These provisions allow a majority shareholder to force a minority shareholder to join in the sale of the company, as long as the minority shareholder gets the same price, terms and conditions that the other sellers get.
In the beginning, this clause will be protecting the founder. But don’t lose sight of the fact that you are negotiating this on behalf of the company, which in the future might have a different majority shareholder (it’s not uncommon for founders to give up the majority of their equity in future funding rounds).

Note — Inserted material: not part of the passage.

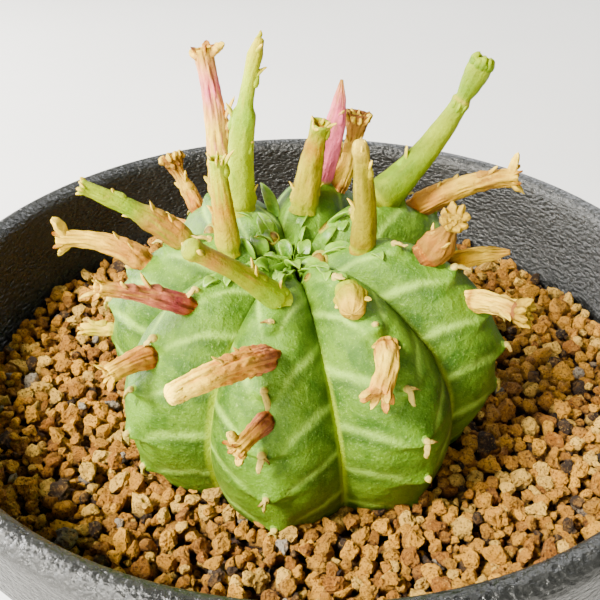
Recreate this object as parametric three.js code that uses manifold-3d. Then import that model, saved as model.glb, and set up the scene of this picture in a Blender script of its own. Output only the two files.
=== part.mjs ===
// A ribbed globe euphorbia with old and fresh flower stalks, in a round plastic pot.
// Millimetres, +Z up. The origin is the centre of the pot's foot, on the surface it stands on.

import * as THREE from 'three';
import { mergeVertices } from 'three/addons/utils/BufferGeometryUtils.js';
import Module from 'manifold-3d';

const wasm = await Module();
wasm.setup();

// ---- Driving dimensions -------------------------------------------------------------------

const GAP = 0.3; // clearance left between pieces that touch

// Pot
const POT_RADIUS = 60; // outside of the rim
const POT_HEIGHT = 84;
const RIM_WIDTH = 4.2; // across the rounded lip
const RIM_DROP = 11; // height of the rim band
const RIM_STEP = 2.6; // how far the wall's top sits inside the rim's outside
const RIM_EDGE = 1.2; // rounding of the rim band's lower edge
const WALL = 2.2;
const FOOT_RADIUS = 42; // outside of the foot ring
const FOOT_WIDTH = 5;
const FOOT_HEIGHT = 4; // floor's underside above the table
const FOOT_EDGE = 0.8; // bevel at the foot
const FLOOR = 2.4;
const FLOOR_CORNER = [3, 4]; // slope where the floor meets the wall: width and height
const FOOT_NOTCHES = 4;
const NOTCH_WIDTH = 8;
const NOTCH_HEIGHT = 2.2;
const DRAIN_RADIUS = 5;
const POT_SIDES = 56;
const LIP_STEPS = 6;

// Drain net
const NET_SIDES = 32;
const NET_RADIUS = 13;
const NET_THICKNESS = 0.9;
const NET_PITCH = 4.2;
const NET_OPENING = 2.8;
const NET_EDGE = 0.8; // unbroken rim round the lattice

// Soil
const SOIL_DEPTH_BELOW_RIM = 17;
const SOIL_MOUND = 0.8; // rise towards the plant
const MOUND_RADIUS = 37; // where the rise ends

// Plant: a leaning, ribbed globe that sits partly in the soil
const GLOBE_RADIUS = 28; // to the rib crests
const GLOBE_RISE = 20.5; // equator to the rib tops
const GLOBE_DROP = 27; // equator to the underside
const GLOBE_OFFSET = { x: -1.5, y: -8 }; // from the pot's axis
const EQUATOR_ABOVE_SOIL = 14;
const CROWN_DIP = 5.5; // depth of the sunken crown
const CROWN_WIDTH = 9;
const SHOULDER = 0.35; // how much of a furrow also cuts down into the top of the globe
const LEAN_LEFT = 4.8; // degrees
const LEAN_FORWARD = 7.4; // degrees
const RIB_AZIMUTHS = [-142, -98, -53, -9, 32, 78, 123, 168]; // degrees from -Y, positive towards +X
const RIB_STEPS = 8; // facets across one rib
const GLOBE_RINGS = 22;
const ROOT_SIDES = 16;
const ROOT_RADIUS = 9;
const ROOT_LENGTH = 24; // below the globe
const ROOT_TIP = 1.5; // radius at the root's end
const ROOT_OVERLAP = 8; // how far the root runs up into the globe
const CUT = GAP + 0.1; // allowance that the soil, stalks and leaves are cut back by
const FURROW_DEPTHS = [ // share of the local radius, by polar angle in degrees
  [0, 0.55], [12, 0.5], [30, 0.36], [60, 0.22], [90, 0.15], [130, 0.09], [180, 0.05],
];

// Flower stalks. turn: where the stalk grows, counted in ribs around the globe (a whole number is a
// crest), polar: degrees from the crown, start and end: [heading, rise] in degrees of the first and
// last stretch, ends: base and tip radius, tip: how it ends,
// bracts: [share of the length, side in degrees around the stalk, length].
const STALKS = [
  {
    turn: 7.9, polar: 45, start: [150, 86], end: [-110, 80], length: 22,
    ends: [1.7, 1.3], tip: 'fork', bracts: [[0.66, 80, 3]],
  },
  {
    turn: 0, polar: 23, start: [-95, 84], end: [85, 70], length: 24,
    ends: [1.75, 1.0], tip: 'fork', bracts: [[0.3, 80, 2.2], [0.7, 250, 4]],
  },
  {
    turn: 1.15, polar: 18.5, start: [-95, 86], end: [-110, 86], length: 13,
    ends: [1.65, 0.95], tip: 'cut', bracts: [[0.45, 90, 2.2], [0.62, 270, 2.4]],
  },
  {
    turn: 3, polar: 25, start: [-45, 42], end: [-58, 46], length: 16.5,
    ends: [1.6, 1.15], tip: 'cut', bracts: [[0.2, 70, 2.6], [0.5, 190, 2.4]],
  },
  {
    turn: 1, polar: 31, start: [-85, 44], end: [-78, 28], length: 16,
    ends: [1.9, 1.05], tip: 'cut', bracts: [[0.55, 100, 2]],
  },
  {
    turn: 1, polar: 49, start: [-85, 40], end: [-92, 0], length: 12,
    ends: [1.6, 1.2], tip: 'fork', bracts: [[0.4, 200, 2]],
  },
  {
    turn: 2, polar: 37, start: [-52, 30], end: [-54, 34], length: 13.4,
    ends: [1.5, 0.9], tip: 'shreds', bracts: [[0.5, 180, 2.4]],
  },
  {
    turn: 2, polar: 56, start: [-45, 22], end: [-42, -4], length: 8.5,
    ends: [1.5, 1.2], tip: 'head', bracts: [],
  },
  {
    turn: 3, polar: 44, start: [-24, 22], end: [-50, 12], length: 16.5,
    ends: [1.75, 1.45], tip: 'shreds', bracts: [[0.5, 200, 2]],
  },
  {
    turn: 3, polar: 62, start: [-20, 16], end: [-42, -6], length: 7.5,
    ends: [1.3, 1.15], tip: 'fork', bracts: [],
  },
  {
    turn: 4, polar: 48, start: [6, 14], end: [-22, -30], length: 9.5,
    ends: [1.9, 1.5], tip: 'fork', bracts: [],
  },
  {
    turn: 4, polar: 29, start: [14, 16], end: [-4, -6], length: 4.2,
    ends: [2.1, 2.0], tip: 'fork', bracts: [],
  },
  {
    turn: 5, polar: 20, start: [40, 84], end: [-70, 80], length: 15,
    ends: [1.7, 1.0], tip: 'cut', bracts: [[0.5, 270, 3], [0.92, 90, 1.4]],
  },
  {
    turn: 7, polar: 18, start: [150, 76], end: [60, 74], length: 12.5,
    ends: [1.9, 1.15], tip: 'cut', bracts: [[0.3, 260, 2.4], [0.36, 80, 2]],
  },
  {
    turn: 6.92, polar: 35, start: [100, 74], end: [110, 84], length: 15.5,
    ends: [1.25, 0.6], tip: 'point', bracts: [],
  },
  {
    turn: 6.75, polar: 42, start: [120, 62], end: [150, 78], length: 11.5,
    ends: [1.4, 1.2], tip: 'head', bracts: [[0.5, 200, 2]],
  },
  {
    turn: 6.1, polar: 34.5, start: [104, 44], end: [96, 66], length: 23.5,
    ends: [2.7, 1.4], tip: 'bud', bracts: [[0.34, 270, 2.4], [0.62, 90, 1.8]],
  },
  {
    turn: 6, polar: 50, start: [84, 32], end: [86, 14], length: 15,
    ends: [1.8, 1.6], tip: 'fork', bracts: [[0.7, 60, 2]],
  },
  {
    turn: 5.05, polar: 39.5, start: [92, 36], end: [60, 80], length: 6.2,
    ends: [2.3, 1.6], tip: 'head', bracts: [],
  },
  {
    turn: 4.92, polar: 59.5, start: [62, 20], end: [40, 2], length: 7.5,
    ends: [1.5, 1.3], tip: 'head', bracts: [[0.8, 180, 2.4]],
  },
  {
    turn: 5.3, polar: 55, start: [84, 20], end: [78, 16], length: 8.5,
    ends: [1.2, 0.7], tip: 'point', bracts: [],
  },
  {
    turn: 0, polar: 60, start: [-135, 46], end: [-128, 60], length: 9.5,
    ends: [1.4, 1.1], tip: 'head', bracts: [[0.5, 100, 2.6]],
  },
  {
    turn: 1, polar: 89, start: [-96, 6], end: [-88, -6], length: 5,
    ends: [1.1, 0.9], tip: 'cut', bracts: [],
  },
  {
    turn: 7, polar: 64, start: [166, 20], end: [176, 6], length: 9,
    ends: [1.5, 1.2], tip: 'shreds', bracts: [[0.5, 200, 2]],
  },
  {
    turn: 0, polar: 80, start: [-140, 6], end: [-132, -8], length: 6.5,
    ends: [1.3, 1.1], tip: 'fork', bracts: [],
  },
];
const STALK_SIDES = 7;
const STALK_RINGS = 5;
const BRACT_SIDES = 4;
const BRACT_RINGS = 3;
const BRACT_FLATNESS = 0.6; // thickness over width
const BRACT_SPREAD = 0.55; // 0 points along the stalk, 1 points straight out
const TIP_PLACE = 0.95; // share of the length where the lobes of the tip grow
const BUD_FLARE = 1.25; // how much wider a bud is than its stalk
const BUD_START = 0.8; // share of the length where a bud begins
const STALK_TAPER_END = 0.7; // share of the length where a stalk stops tapering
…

There are other terms that will likely be in the term sheet that you should be aware of, including:
- Dividend provisions: these are more common when dealing with private equity transactions. VCs typically aren’t looking for dividends from their investments.
- Information rights: these clauses will determine what information the VC has legal access to, and what timeframe you have to deliver it to them when requested.
- Right of first refusal: these clauses give the VC the right to participate in future rounds. You should only give this to major investors.
- Founders activities: unless you are a very experienced founder, there will be a clause in the agreement saying you need to focus 100% of your time on the company (i.e. you can’t treat it as a part-time job).
There is a lot to think about and consider when raising money from a venture capital firm. Spending the time up front getting the details right will save you a lot of time and money in the future.
If you are seriously considering going down the VC path, I strongly suggest you buy the book and take a deeper dive into the details.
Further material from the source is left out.